11 November 2008

Never Forget



In Flanders fields the poppies blow
Between the crosses, row on row,
That mark our place; and in the sky
The larks, still bravely singing, fly
Scarce heard amid the guns below.

We are the Dead. Short days ago
We lived, felt dawn, saw sunset glow,
Loved and were loved, and now we lie
In Flanders fields.

Take up our quarrel with the foe:
To you from failing hands we throw
The torch; be yours to hold it high.
If ye break faith with us who die
We shall not sleep,
though poppies grow
In Flanders fields.



May we never forget or lose respect for those that laid down their lives for our freedom.



4 comments:

cogidubnus said...

Bless you darling...my grandad (226th signals, attached to the DLI) was one of those unfortunates gassed at Paeschendale...and again subsequently...he was given six months to live on formal discharge in 1919...spent the rest of his life coughing up bits of lung (but still working!)....died 1970...
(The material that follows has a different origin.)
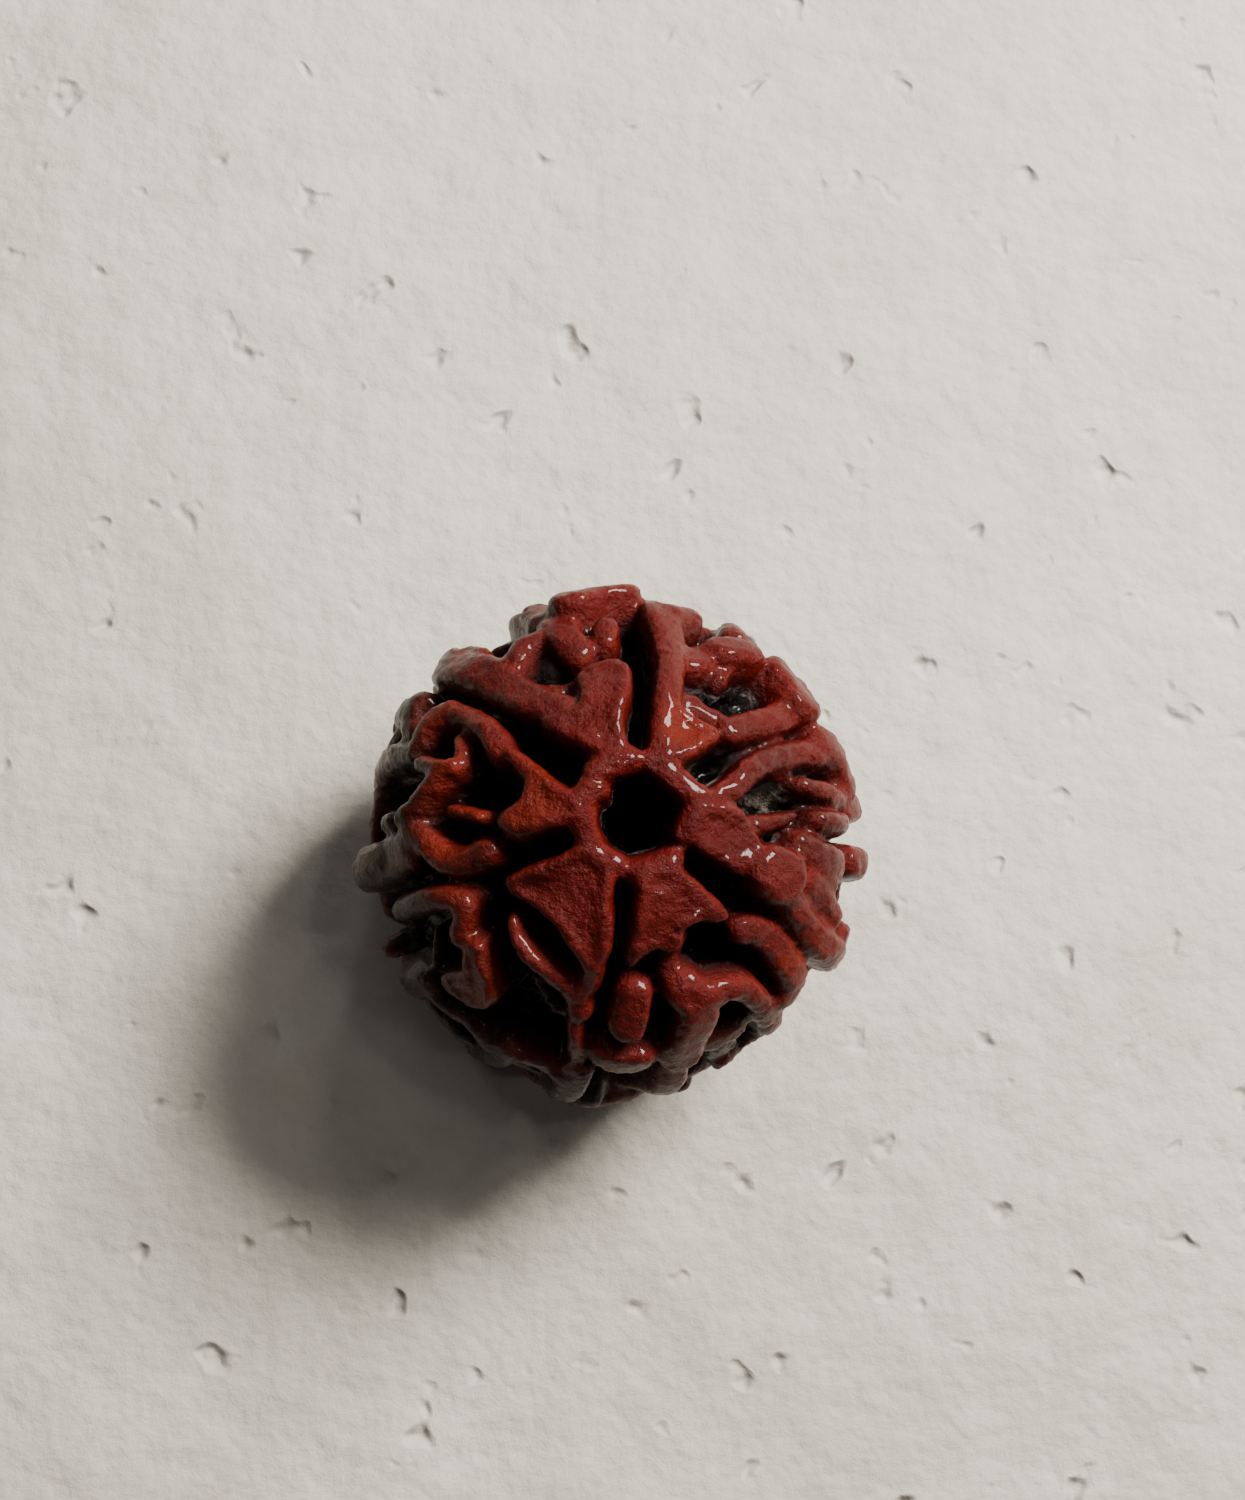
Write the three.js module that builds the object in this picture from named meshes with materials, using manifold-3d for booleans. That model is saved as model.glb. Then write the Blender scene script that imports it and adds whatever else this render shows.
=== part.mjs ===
// Rudraksha seed with six faces, standing on one end of its bore, millimetres, +Z up along the bore.
// The whole relief is read as longitude and colatitude in degrees about the bore:
// longitude 0 is +X, longitude 90 is +Y, colatitude 0 is the upper end of the bore.

import * as THREE from "three";
import { mergeVertices } from "three/addons/utils/BufferGeometryUtils.js";
import initManifold from "manifold-3d";

// Driving dimensions
const CREST_RADIUS = 10.6;
const CREST_HALF_HEIGHT = 9.85;
const CENTRE_HEIGHT = 9.25;
const WAIST_SWELL = 0.45;
const MEAN_RADIUS = 10.3;
const AXIS_OFFSET = [0.056, 0.009];

// Relief, all depths below the crest surface
const FACE_FLOOR = 2.4;
const CLEFT_FLOOR = 3.2;
const CLEFT_HALF_WIDTH = 0.75;
const LOW_RIDGE_STEP = 2.2;
const CREST_ROUNDING = 0.4;
const ROUNDED_SHARE = 0.9;
const WALL_SLOPE = 5;
const BLEND = 0.15;
const PLATE_DISH = 0.16;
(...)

We need to remember not just those who died at the time, but all those too whose lives were totally affected...for that matter we need to remember and respect all those who served...god knows their lives were affected...

Sage said...

Well said

Girl*Next*Door said...

Cogi, your Grandad did extremely well all ways round in that case. It's nice he proved the medical bods wrong.
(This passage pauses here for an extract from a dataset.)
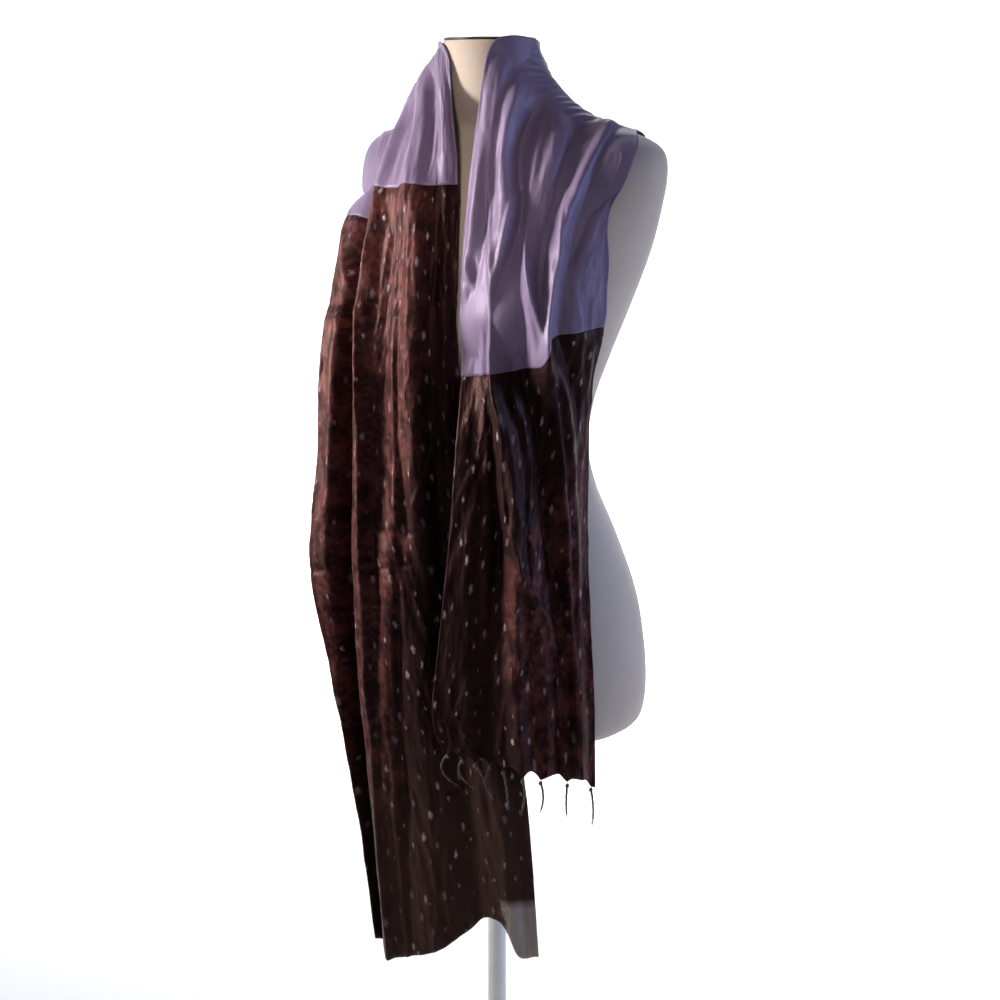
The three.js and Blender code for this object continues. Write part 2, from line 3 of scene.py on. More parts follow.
import bmesh
import bpy
import numpy as np
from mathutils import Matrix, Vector


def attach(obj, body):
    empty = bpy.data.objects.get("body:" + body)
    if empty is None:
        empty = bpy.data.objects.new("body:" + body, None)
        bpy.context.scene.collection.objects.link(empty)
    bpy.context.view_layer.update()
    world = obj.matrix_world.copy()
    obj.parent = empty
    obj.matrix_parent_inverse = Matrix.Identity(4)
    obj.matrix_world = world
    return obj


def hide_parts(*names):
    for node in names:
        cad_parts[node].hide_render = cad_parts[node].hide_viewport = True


# A long silk scarf with tie-dyed ends, hung round the neck of a limbless dress form.
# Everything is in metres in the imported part's frame: the form faces -Y, its left side is +X.
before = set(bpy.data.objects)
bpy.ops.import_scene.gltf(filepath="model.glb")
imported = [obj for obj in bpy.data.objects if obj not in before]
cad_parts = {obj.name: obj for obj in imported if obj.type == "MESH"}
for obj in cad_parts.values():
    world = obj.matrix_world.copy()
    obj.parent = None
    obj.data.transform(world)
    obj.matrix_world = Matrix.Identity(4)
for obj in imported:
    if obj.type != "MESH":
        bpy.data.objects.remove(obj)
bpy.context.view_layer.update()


# Camera
# It stands two metres away, a little to the form's left, at the height of the form's chest, and
# looks slightly down.
CAMERA_PLACE = (1.0625, -1.6944, 1.0833)
CAMERA_AIM = (0.0026, 0.0017, 0.680)
CAMERA_LENS = 70.6  # mm, for a picture 36 mm wide


def look_at(obj, target):
    direction = Vector(target) - obj.location
    obj.rotation_euler = direction.to_track_quat("-Z", "Y").to_euler()


bpy.ops.object.camera_add(location=CAMERA_PLACE)
camera = bpy.context.object
camera.name = "photo_camera"
camera.data.lens = CAMERA_LENS
camera.data.sensor_width = 36
look_at(camera, CAMERA_AIM)
bpy.context.scene.camera = camera


# Floor and light
# A white studio floor that curves up into a low wall all round, so every view has the same ground.
# A warm light with a grid stands in front on the form's right, and a weak one lights its neck. A
# cool one is on its left, where a window would be, one lights the floor behind it and two the wall.
FLOOR_COLOUR = (0.95, 0.95, 0.95, 1)
SKY_COLOUR = (0.78, 0.86, 1.0, 1)
SKY_STRENGTH = 0.12
LIGHTS = [
    # name, place, aim, size, watts, spread in degrees, colour
    ("key_light", (-1.78, -1.45, 1.4), (0.0, -0.1, 0.88), 0.75, 5.0, 31, (1.0, 0.93, 0.90)),
    ("neck_light", (0.8, -1.7, 1.25), (-0.01, -0.1, 1.0), 0.2, 0.07, 10, (1.0, 0.84, 0.80)),
    ("window_light", (2.3, 1.0, 1.2), (0.08, 0.0, 0.66), 0.9, 1.8, 40, (0.34, 0.50, 1.0)),
    ("floor_light", (-0.9, 1.9, 2.6), (-0.75, 1.5, 0.0), 1.4, 54, 95, (1.0, 1.0, 1.0)),
    ("wall_light_left", (-2.6, 1.6, 2.6), (-4.2, 4.6, 0.3), 1.6, 195, 180, (1.0, 1.0, 1.0)),
    ("wall_light_right", (0.2, 2.6, 2.6), (-1.6, 6.0, 0.3), 1.6, 195, 180, (1.0, 1.0, 1.0)),
]


def nothing_selected():
    if bpy.context.object and bpy.context.object.mode != "OBJECT":
        bpy.ops.object.mode_set(mode="OBJECT")
    bpy.ops.object.select_all(action="DESELECT")


def new_finish(name, roughness, specular=0.5):
    """A material with its nodes, and the shader that the finish is set on."""
    material = bpy.data.materials.new(name)
    material.use_nodes = True
    shader = material.node_tree.nodes["Principled BSDF"]
    shader.inputs["Roughness"].default_value = roughness
    shader.inputs["Specular IOR Level"].default_value = specular
    return material, material.node_tree, shader


def noise(tree, coordinates, scale, detail=3, stretch=(1, 1, 1)):
    """A noise texture's value, with its grain stretched by the mapping's scale."""
    mapping = tree.nodes.new("ShaderNodeMapping")
    mapping.inputs["Scale"].default_value = stretch
    tree.links.new(coordinates, mapping.inputs["Vector"])
    texture = tree.nodes.new("ShaderNodeTexNoise")
    texture.inputs["Scale"].default_value = scale
    texture.inputs["Detail"].default_value = detail
    tree.links.new(mapping.outputs["Vector"], texture.inputs["Vector"])
    return texture.outputs["Fac"]


def ramp(tree, value, stops):
    """A colour ramp through (position, colour) stops."""
    node = tree.nodes.new("ShaderNodeValToRGB")
    elements = node.color_ramp.elements
    while len(elements) < len(stops):
        elements.new(0.5)
    for element, (position, colour) in zip(elements, stops):
        element.position = position
        element.color = colour
    tree.links.new(value, node.inputs["Fac"])
    return node.outputs["Color"]


def grey(level):
    return (level, level, level, 1)


def maths(tree, operation, a, b=None, c=None):
    """A sum on numbers or on other nodes' values."""
    node = tree.nodes.new("ShaderNodeMath")
    node.operation = operation
    for socket, value in zip(node.inputs, (a, b, c)):
        if isinstance(value, (int, float)):
            socket.default_value = value
        elif value is not None:
            tree.links.new(value, socket)
    return node.outputs[0]


def blend(tree, share, first, second):
    """Colour first goes to second as share goes from 0 to 1."""
    node = tree.nodes.new("ShaderNodeMix")
    node.data_type = "RGBA"
    sockets = (node.inputs[0], node.inputs[6], node.inputs[7])
    for socket, value in zip(sockets, (share, first, second)):
        if isinstance(value, (int, float, tuple)):
            socket.default_value = value
        else:
            tree.links.new(value, socket)
    return node.outputs[2]


def bump(tree, height, depth, under=None):
    """A bump of that depth in metres, on top of another bump's normal."""
    node = tree.nodes.new("ShaderNodeBump")
    node.inputs["Distance"].default_value = depth
    tree.links.new(height, node.inputs["Height"])
    if under is not None:
        tree.links.new(under, node.inputs["Normal"])
    return node.outputs["Normal"]


def painted_floor():
    material, tree, shader = new_finish("studio_floor_paint", 0.9, 0.2)
    place = tree.nodes.new("ShaderNodeTexCoord").outputs["Object"]
    patches = noise(tree, place, 0.6)
    colour = blend(tree, patches, FLOOR_COLOUR, (0.90, 0.90, 0.90, 1))
    tree.links.new(colour, shader.inputs["Base Color"])
    return material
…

Indeed. Agree with all of that. I just can't imagine the sights they'd have seen or conditions endured.

Thanks Sage :o)

Hogday said...

Thats a great Great War poem GND - nice touch. If you have a mind to, the book "In Flanders Fields" by Leon Brittan is one of ther most easy to read, yet highly detailed and evocotive books on the subject. The phrase, `Lions led by donkeys` doesn't come close.